TLDR
- CNBC’s Jim Cramer changed his stance on SoFi $SOFI, declaring it “too cheap to ignore” following a steep 40%+ decline from November peaks to approximately $18.
- The company exceeded Q4 expectations with earnings per share of $0.13 versus analyst estimates of $0.12, while revenue reached $1.01 billion—a 39.6% increase compared to last year.
- Company leadership projects $0.60 EPS for FY2026, suggesting roughly 54% profit expansion, with Cramer highlighting a PEG ratio of approximately 0.6.
- Thoroughbred Financial Services expanded its position by 212.2% during Q3; institutional ownership currently stands at 38.43%.
- Wall Street maintains a “Hold” rating with an average price target of $26.34; Citizens JMP recently raised its rating to “Outperform” with a $30 price objective.
The past several months haven’t been kind to SoFi Technologies shareholders. Since mid-November, the fintech company’s shares have plummeted more than 40%, sliding from $32 down to approximately $18. Such dramatic declines inevitably spark conversation.
Enter Jim Cramer. The “Mad Money” host, who’s been tracking SoFi since its $5 days, grabbed attention this week by declaring the shares “too cheap to ignore” at their current valuation.
Cramer emphasized the company’s execution history. Since its 2021 public debut, SoFi has surpassed both revenue and EBITDA projections in all 18 quarters. Additionally, it’s exceeded earnings forecasts for nine consecutive quarters.
This isn’t coincidence. It’s consistency.
The valuation angle caught his attention too. Trading around $18, the shares fetch approximately 31 times projected 2026 earnings. With management targeting $0.60 EPS this fiscal year, that represents earnings expansion of roughly 54%.
These figures yield SoFi a PEG ratio of merely 0.6. According to Cramer, acquiring a company growing earnings by 50%-plus for 30 times earnings represents “a legitimate steal.”

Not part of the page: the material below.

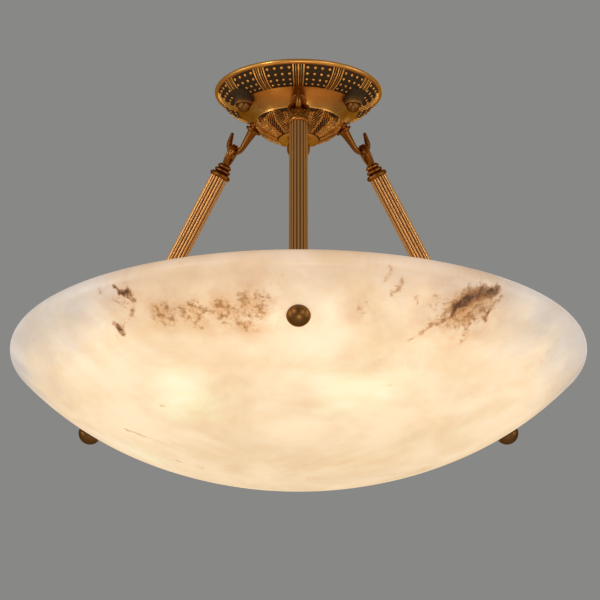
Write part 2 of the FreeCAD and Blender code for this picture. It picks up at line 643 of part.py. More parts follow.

The forward projections become even more compelling. Analyst estimates place SoFi at approximately 23 times 2027 earnings and below 19 times 2028 projections. Using management’s own forecasts, that 2028 multiple compresses to around 17 times.
What the Numbers Show
Recent quarterly performance supports the optimistic perspective. SoFi delivered $0.13 EPS for Q4, edging past the $0.12 analyst consensus. Revenue totaled $1.01 billion, surpassing the $984.75 million forecast and representing 39.6% growth versus the prior-year period.
For comparison, the company generated $0.05 EPS during Q4 2024. The year-over-year advancement speaks volumes.
Return on equity registered at 5.88%, accompanied by a net margin of 13.34%. The company maintains a conservative debt-to-equity ratio of 0.17.
SOFI began Friday trading at $19.10. Its 52-week range extends from $8.60 to $32.73. Current pricing sits beneath both the 50-day moving average of $23.99 and the 200-day moving average of $26.05.
Analyst and Investor Activity
Wall Street sentiment remains divided. The prevailing analyst consensus stands at “Hold,” with an average price target of $26.34. Seven analysts recommend buying, eight suggest holding, and three advise selling.
Citizens JMP elevated SOFI to “Outperform” on February 9th, establishing a $30 price target. Bank of America maintains an “Underperform” stance with a $20.50 objective. Goldman Sachs reduced its target from $27 to $24 while maintaining a “Neutral” rating.
Regarding institutional movements, Thoroughbred Financial Services increased its holdings by 212.2% during Q3, expanding its position to 40,140 shares worth approximately $1.06 million. Multiple other institutional investors similarly expanded their stakes throughout the quarter.
Insider transactions presented a mixed picture. EVP Eric Schuppenhauer acquired 5,000 shares at $19.93 on February 5th. CTO Jeremy Rishel divested 91,837 shares in December at $26.64. Throughout the past 90 days, insiders collectively sold 214,753 shares valued at roughly $5 million.
Company insiders control 2.60% of outstanding shares. Institutional investors hold 38.43%.